Naar het overzicht
van Veenhuizense weeskinderen



Maria Lamina Hillegonda van den Berg gaat ervandoor met een bedelaarskolonist

O


Maria Lamina Hillegonda van den Berg is geboren 6 juni 1820 te Haskerland, als dochter van Michiel Wigbolts van den Berg en Cornelia Odelia Maria van Loenen. Haar moeder overlijdt 9 juni 1832. Haar vader is van beroep 'grootschipper' en hij overlijdt 17 februari 1833 te Vlissingen aan boord van het schip 'De Jonge Petrus'. Er is dan sprake van zes kinderen, waaronder Maria Lamina Hillegonda, 'allen voor zover bekend thans te Vlissingen'.

De periode erna verblijft Maria Lamina Hillegonda of bij een oudere broer of zus of bij familie in Friesland. Het laatste lijkt mij het meest aannemelijk, want die familie zal later in haar leven nog een rol spelen en als zij in 1836 in Veenhuizen aankomt wordt als haar laatste woonplaats Joure genoteerd..

Naar Veenhuizen

Waarom zij op 12 december 1836 door de grietenij Haskerland wordt afgeleverd bij het kindergesticht te Veenhuizen is niet bekend. Met haar zestien jaar is ze een beetje oud voor de kinderkolonie. Misschien kon de familie haar onderhoud niet meer betalen, misschien was er sprake van gedragsproblemen. Er is een kleine kans dat de designatielijst met nummer 346, invnr 1421, opheldering geeft, maar die heb ik niet bekeken.
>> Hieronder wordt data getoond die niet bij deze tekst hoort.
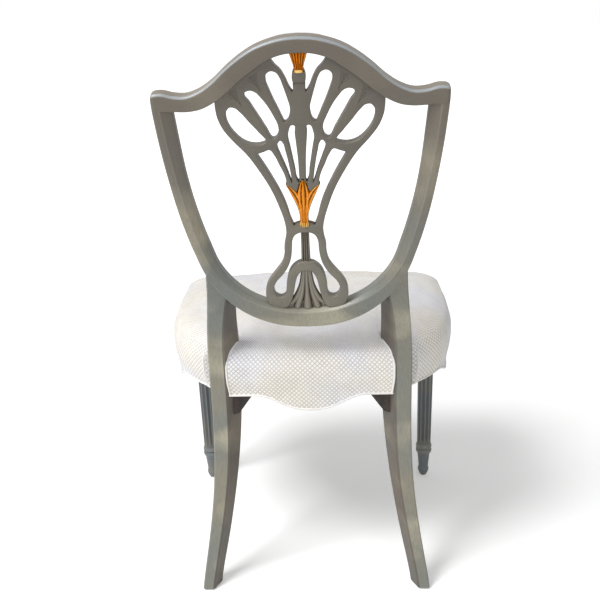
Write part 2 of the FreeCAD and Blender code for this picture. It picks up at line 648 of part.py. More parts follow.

Ze wordt ingeschreven in het register van weeskinderen met invnr 1412 scan 38. Ze krijgt toebedeeld, en op haar kleding genaaid, het weesnummer 185, de dienstdoende klerk neemt haar geboortedatum verkeerd over (6 juli in plaats van 6 juni), als geloofsovertuiging wordt genoteerd 'Hervormd' en als plaats van herkomst Joure.

Verstandelijke vermogens

Verderop zal blijken dat ze haar koloniale bestaan begint in het eerste gesticht en na enkele maanden wordt overgeplaatst naar het derde etablissement.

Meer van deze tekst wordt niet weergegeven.